U.S. Supreme Court Could Examine Oregon Gay Marriage Case
The issue of whether gay marriage is legal in Oregon may not be settled after all. The U.S. Supreme Court is deciding whether to issue a stay on a federal judge’s recent ruling that overturned Oregon's same-sex marriage ban. Supporters of gay marriage have until Monday to submit briefs in the case.
On May 19, U.S. District Judge Michael McShane threw out Oregon's decade-old ban on gay marriage. Same-sex couples started getting married the same day. The National Organization For Marriage is now asking the U.S. Supreme Court to put that ruling on hold while the group pursues its attempts to intervene in the case.

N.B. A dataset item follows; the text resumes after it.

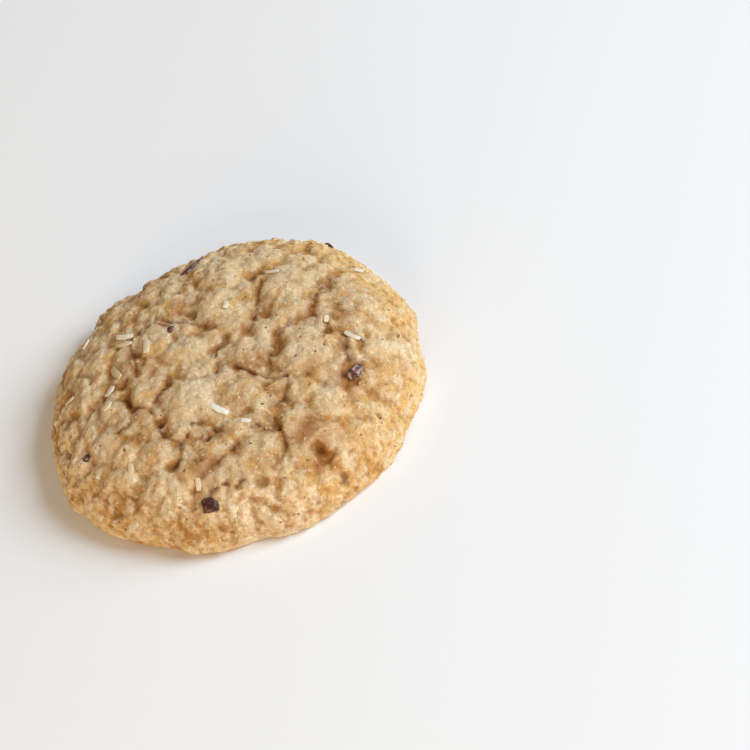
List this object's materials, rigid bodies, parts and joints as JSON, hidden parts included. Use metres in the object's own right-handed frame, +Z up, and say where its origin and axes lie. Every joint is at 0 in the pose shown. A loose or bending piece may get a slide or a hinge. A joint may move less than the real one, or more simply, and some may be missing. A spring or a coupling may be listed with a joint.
{
  "type": "cookie",
  "caption": "Round baked drop cookie with a lumpy cracked crown, a smooth toasted rim and a flat underside, with coconut shreds and dark nut bits baked in.",
  "frame": {"origin": "middle of the flat underside, on the surface that the cookie lies on", "axes": "+Z up through the crown, -Y towards the near side of the picture, +X towards the smooth toasted rim"},
  "size_m": [0.0726, 0.0716, 0.0144],
  "materials": {
    "dough": "matte",
    "coconut": "satin",
    "nut": "satin"
  },
  "bodies": {
    "root": {"cookie": "dough"}
  },
  "joints": []
}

Supreme Court Justice Anthony Kennedy asked attorneys on both sides of the issue to submit arguments on whether the court should issue a stay. Carl Tobias is a law professor at the University of Richmond who's been closely watching same-sex marriage cases nationally. He says Justice Kennedy could decide on his own whether or not to issue a stay.
"Or he may refer it over to all the justices, all nine of them, and I think rule pretty quickly,” said Tobias. “But we'll see."
Gay rights advocates called the National Organization For Marriage's effort a last-ditch attempt to block same-sex marriage in Oregon.